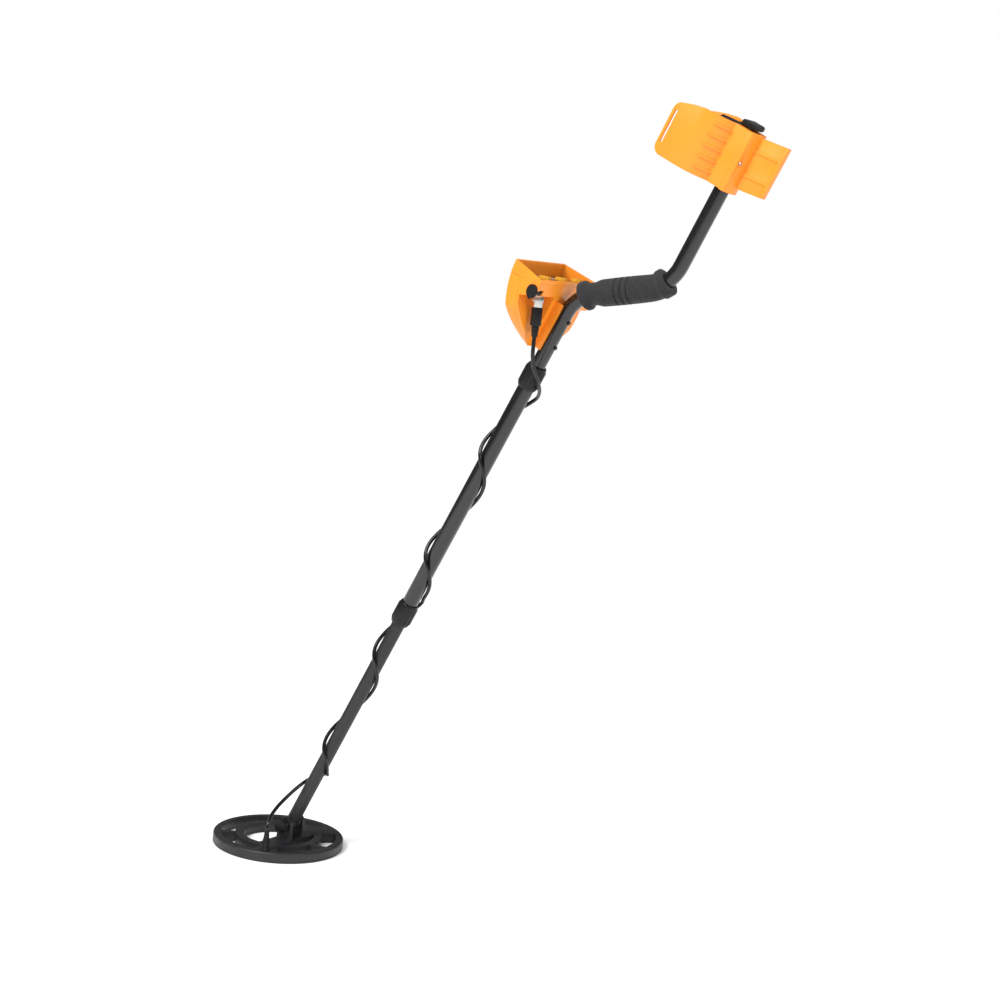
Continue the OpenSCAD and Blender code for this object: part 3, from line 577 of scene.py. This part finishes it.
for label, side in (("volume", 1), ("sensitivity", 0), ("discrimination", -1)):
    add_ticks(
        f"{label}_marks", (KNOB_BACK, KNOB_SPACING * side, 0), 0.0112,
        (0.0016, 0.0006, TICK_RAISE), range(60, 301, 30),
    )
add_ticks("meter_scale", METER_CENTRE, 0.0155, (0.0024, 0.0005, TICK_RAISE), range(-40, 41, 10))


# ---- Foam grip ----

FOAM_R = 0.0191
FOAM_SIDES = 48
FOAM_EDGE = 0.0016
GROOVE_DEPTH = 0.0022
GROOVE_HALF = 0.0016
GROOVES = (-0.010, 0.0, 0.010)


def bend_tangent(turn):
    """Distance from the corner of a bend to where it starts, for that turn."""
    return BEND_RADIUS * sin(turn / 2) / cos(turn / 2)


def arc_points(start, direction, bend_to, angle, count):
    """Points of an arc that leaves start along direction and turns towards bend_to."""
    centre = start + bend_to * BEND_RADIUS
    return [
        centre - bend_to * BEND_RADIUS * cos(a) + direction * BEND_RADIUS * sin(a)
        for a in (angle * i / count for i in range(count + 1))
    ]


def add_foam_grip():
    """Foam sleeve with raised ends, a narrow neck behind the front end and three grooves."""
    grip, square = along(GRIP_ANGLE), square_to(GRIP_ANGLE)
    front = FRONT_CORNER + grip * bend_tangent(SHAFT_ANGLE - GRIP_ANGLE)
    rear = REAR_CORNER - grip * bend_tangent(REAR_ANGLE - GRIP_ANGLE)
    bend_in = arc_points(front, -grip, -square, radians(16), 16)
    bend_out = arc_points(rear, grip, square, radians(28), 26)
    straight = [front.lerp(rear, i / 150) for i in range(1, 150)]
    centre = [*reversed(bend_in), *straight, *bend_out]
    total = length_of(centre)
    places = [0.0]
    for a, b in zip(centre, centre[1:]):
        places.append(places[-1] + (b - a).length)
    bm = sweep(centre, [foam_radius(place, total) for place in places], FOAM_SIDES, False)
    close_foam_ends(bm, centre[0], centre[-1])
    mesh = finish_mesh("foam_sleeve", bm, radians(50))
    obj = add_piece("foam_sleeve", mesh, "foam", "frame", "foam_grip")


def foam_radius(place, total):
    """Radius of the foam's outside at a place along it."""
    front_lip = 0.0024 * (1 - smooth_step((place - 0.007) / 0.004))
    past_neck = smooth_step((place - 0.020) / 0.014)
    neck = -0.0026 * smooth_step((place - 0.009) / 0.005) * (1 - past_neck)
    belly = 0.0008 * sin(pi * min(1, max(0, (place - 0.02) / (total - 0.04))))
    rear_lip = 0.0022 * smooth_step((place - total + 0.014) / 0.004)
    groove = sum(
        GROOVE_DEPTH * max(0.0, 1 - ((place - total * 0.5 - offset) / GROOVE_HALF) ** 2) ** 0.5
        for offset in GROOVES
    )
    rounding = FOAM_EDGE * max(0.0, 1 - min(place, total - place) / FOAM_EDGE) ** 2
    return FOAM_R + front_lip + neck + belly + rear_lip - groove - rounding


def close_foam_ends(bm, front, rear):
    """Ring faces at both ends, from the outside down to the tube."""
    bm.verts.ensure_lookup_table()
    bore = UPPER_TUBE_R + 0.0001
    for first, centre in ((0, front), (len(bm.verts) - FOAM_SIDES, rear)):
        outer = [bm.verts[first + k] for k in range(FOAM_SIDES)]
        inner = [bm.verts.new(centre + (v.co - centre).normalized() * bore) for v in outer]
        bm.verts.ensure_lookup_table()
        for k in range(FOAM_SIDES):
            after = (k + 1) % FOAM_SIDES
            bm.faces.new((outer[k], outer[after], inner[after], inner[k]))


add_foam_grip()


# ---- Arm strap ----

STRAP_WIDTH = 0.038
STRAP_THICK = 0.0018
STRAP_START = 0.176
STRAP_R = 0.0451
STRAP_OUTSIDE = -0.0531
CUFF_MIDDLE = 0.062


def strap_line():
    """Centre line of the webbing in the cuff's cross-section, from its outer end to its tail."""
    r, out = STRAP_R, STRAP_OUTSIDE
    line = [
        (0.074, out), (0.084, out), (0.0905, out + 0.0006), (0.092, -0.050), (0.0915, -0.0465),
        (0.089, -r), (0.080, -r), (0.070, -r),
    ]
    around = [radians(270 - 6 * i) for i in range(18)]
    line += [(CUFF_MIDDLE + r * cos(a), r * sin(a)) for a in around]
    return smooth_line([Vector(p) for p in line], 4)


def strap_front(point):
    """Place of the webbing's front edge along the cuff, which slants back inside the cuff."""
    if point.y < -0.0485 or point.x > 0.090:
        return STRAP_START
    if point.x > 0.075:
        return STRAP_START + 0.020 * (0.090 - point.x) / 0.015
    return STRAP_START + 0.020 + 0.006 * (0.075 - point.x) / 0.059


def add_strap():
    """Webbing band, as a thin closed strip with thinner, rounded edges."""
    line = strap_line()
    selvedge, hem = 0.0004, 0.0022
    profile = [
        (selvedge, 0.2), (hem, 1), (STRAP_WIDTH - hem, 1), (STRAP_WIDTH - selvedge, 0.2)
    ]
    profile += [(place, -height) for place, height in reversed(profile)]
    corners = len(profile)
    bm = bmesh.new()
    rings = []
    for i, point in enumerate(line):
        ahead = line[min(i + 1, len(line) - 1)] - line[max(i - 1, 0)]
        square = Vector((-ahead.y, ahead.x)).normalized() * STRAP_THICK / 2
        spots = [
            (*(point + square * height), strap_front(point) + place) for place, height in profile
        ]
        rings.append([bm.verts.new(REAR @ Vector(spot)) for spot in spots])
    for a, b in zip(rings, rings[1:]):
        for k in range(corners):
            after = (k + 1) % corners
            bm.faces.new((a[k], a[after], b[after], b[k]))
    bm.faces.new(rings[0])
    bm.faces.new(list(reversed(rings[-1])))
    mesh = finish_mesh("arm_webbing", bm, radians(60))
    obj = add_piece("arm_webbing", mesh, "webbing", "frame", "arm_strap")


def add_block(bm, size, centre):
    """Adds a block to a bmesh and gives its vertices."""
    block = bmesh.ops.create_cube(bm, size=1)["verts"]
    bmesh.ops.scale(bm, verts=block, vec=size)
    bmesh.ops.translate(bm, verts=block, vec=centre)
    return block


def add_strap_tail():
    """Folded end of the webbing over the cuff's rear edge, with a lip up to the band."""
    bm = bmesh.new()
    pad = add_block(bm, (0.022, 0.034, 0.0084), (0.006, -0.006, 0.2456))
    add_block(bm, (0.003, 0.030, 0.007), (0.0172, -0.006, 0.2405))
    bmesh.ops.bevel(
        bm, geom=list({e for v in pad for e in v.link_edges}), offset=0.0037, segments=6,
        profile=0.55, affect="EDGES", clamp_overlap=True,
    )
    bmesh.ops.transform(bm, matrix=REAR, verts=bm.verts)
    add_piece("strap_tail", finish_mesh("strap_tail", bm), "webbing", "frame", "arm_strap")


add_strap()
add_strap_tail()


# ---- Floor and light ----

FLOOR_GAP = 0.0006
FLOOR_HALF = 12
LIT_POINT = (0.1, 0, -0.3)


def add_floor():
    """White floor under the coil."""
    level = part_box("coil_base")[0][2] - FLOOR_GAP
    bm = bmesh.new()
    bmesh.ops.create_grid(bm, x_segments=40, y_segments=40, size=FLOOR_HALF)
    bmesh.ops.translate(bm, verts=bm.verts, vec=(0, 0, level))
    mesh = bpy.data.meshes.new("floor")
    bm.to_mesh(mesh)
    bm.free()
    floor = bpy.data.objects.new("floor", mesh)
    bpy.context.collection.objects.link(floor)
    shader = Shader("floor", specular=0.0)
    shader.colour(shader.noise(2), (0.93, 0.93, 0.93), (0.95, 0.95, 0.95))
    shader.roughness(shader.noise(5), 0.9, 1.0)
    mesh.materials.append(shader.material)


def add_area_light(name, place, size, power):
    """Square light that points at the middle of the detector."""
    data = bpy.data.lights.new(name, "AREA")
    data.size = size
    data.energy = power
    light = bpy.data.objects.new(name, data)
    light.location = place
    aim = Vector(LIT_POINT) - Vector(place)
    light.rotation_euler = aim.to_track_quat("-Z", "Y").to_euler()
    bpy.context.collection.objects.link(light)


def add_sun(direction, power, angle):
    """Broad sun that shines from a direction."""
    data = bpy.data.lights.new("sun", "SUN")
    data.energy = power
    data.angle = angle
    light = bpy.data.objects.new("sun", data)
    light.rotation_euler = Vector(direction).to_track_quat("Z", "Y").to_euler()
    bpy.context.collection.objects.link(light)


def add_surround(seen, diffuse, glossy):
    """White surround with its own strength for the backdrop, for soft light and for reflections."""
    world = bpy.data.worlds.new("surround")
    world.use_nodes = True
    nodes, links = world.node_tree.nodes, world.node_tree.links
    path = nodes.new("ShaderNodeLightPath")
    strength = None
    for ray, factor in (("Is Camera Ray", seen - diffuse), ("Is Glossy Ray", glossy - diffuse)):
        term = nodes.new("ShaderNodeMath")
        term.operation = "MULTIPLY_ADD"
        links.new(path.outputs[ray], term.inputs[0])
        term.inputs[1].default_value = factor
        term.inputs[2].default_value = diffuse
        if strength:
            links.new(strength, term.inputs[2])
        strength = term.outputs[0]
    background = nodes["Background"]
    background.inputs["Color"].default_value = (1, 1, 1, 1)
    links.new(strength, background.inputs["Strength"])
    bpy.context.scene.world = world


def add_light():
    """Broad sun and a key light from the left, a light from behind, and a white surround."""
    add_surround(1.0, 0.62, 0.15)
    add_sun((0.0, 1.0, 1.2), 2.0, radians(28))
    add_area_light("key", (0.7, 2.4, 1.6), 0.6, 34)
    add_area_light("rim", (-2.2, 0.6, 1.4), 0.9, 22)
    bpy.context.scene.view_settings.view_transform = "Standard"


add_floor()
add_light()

########################################

__Task to complete__. All lines from the beginning of the material above through the one with "return BEND_RADIUS *" need to be returned exactly; please return those and only those.

__Answer to this exercise__.
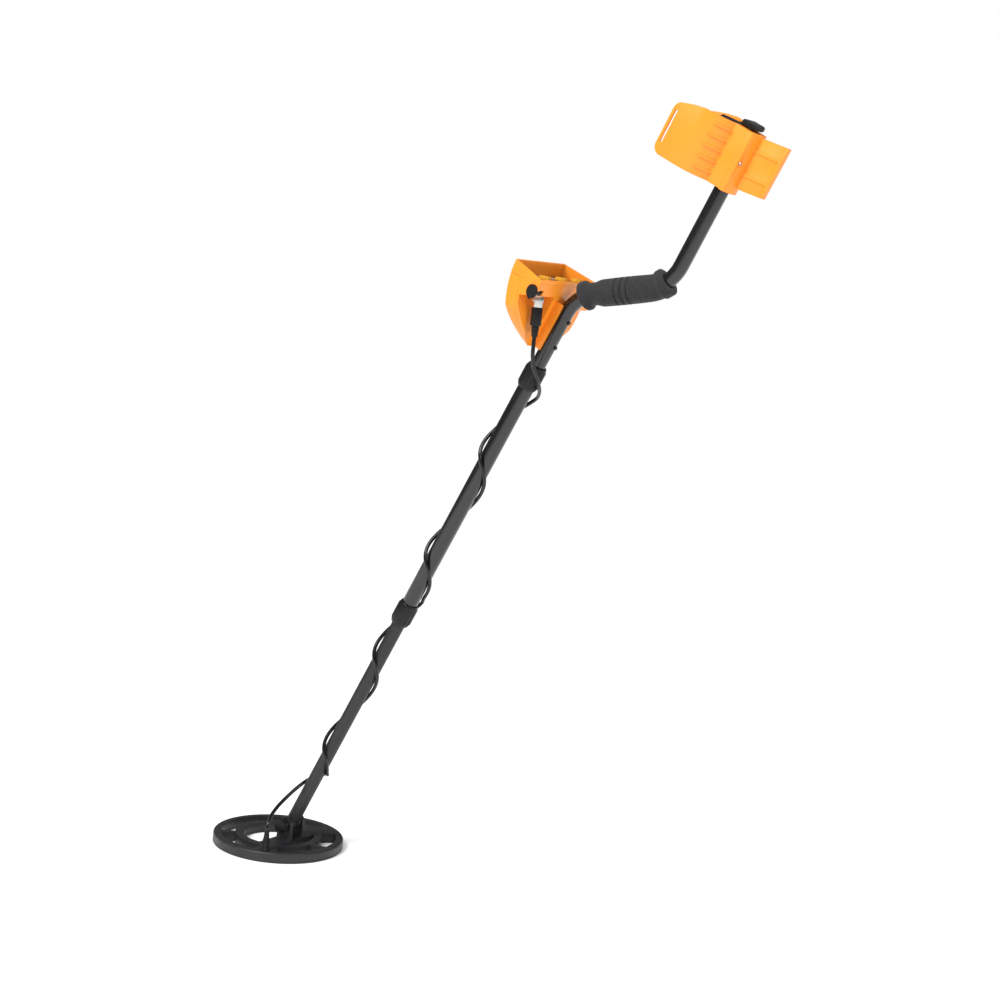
Continue the OpenSCAD and Blender code for this object: part 3, from line 577 of scene.py. This part finishes it.
for label, side in (("volume", 1), ("sensitivity", 0), ("discrimination", -1)):
    add_ticks(
        f"{label}_marks", (KNOB_BACK, KNOB_SPACING * side, 0), 0.0112,
        (0.0016, 0.0006, TICK_RAISE), range(60, 301, 30),
    )
add_ticks("meter_scale", METER_CENTRE, 0.0155, (0.0024, 0.0005, TICK_RAISE), range(-40, 41, 10))


# ---- Foam grip ----

FOAM_R = 0.0191
FOAM_SIDES = 48
FOAM_EDGE = 0.0016
GROOVE_DEPTH = 0.0022
GROOVE_HALF = 0.0016
GROOVES = (-0.010, 0.0, 0.010)


def bend_tangent(turn):
    """Distance from the corner of a bend to where it starts, for that turn."""
    return BEND_RADIUS * sin(turn / 2) / cos(turn / 2)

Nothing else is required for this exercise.